Thanks for posting it!

Anonymous said...

Great post and article. So very true. There's a reason we call it a lifestyle change. It's literally a change of life, in many more aspects than just food.

Lidian said...

What a great article. That is so right, a lot of it is just being mindful every day. I need t remind myself that I have to be more careful about what I eat than others around me, I just have to if I want to not gain the weight back.

40 by 40 said...

Well..good for you for being so strong and motivated. You will keep it off. I think I need to really work on this area..doesn't come so easy to me...not just in life.Keep it up! It's inspiring!

Scale Junkie said...

Excellent article and comments Heather. I really have embraced this as a lifestyle change. I know there is no going back to the way things used to be, honestly I have no desire to.
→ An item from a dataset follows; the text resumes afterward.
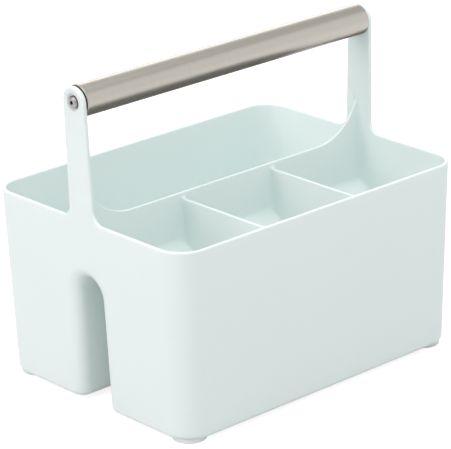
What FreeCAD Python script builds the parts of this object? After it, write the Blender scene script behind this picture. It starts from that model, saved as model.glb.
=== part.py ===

I know that I'm always going to have to be mindful of what I eat and finally after all of these years I've accepted it.

Maddds said...

That article just reaffirsm that I am doing this forever, as I have said, there is no end date this is my life from now on, I have accepted that and can live with it, besides I have had more than my fair share of junk food to last any one life time, I just chose to eat it all in the first 40 years of my life, instead of spreading it out!! Thanks for posting that, very informative!!


Janet said...

Great article! Thanks for sharing!

Twix said...

Very good article! Thanks for posting it! It speaks volumes of truth. Granted I would like to drop this weight like yesterday, I can't. Because this is not a race or a game, it's life. How blessed we are to have, LIFE! :D

Miss Patti said...

that is so awesome that you are in a smaller size pants. I love when that happens.

Trisaratops said...

I was just writing about this. I am impressed with myself for making behaviors that I can sustain. That was wonderful to read! Even more proof that we can succeed.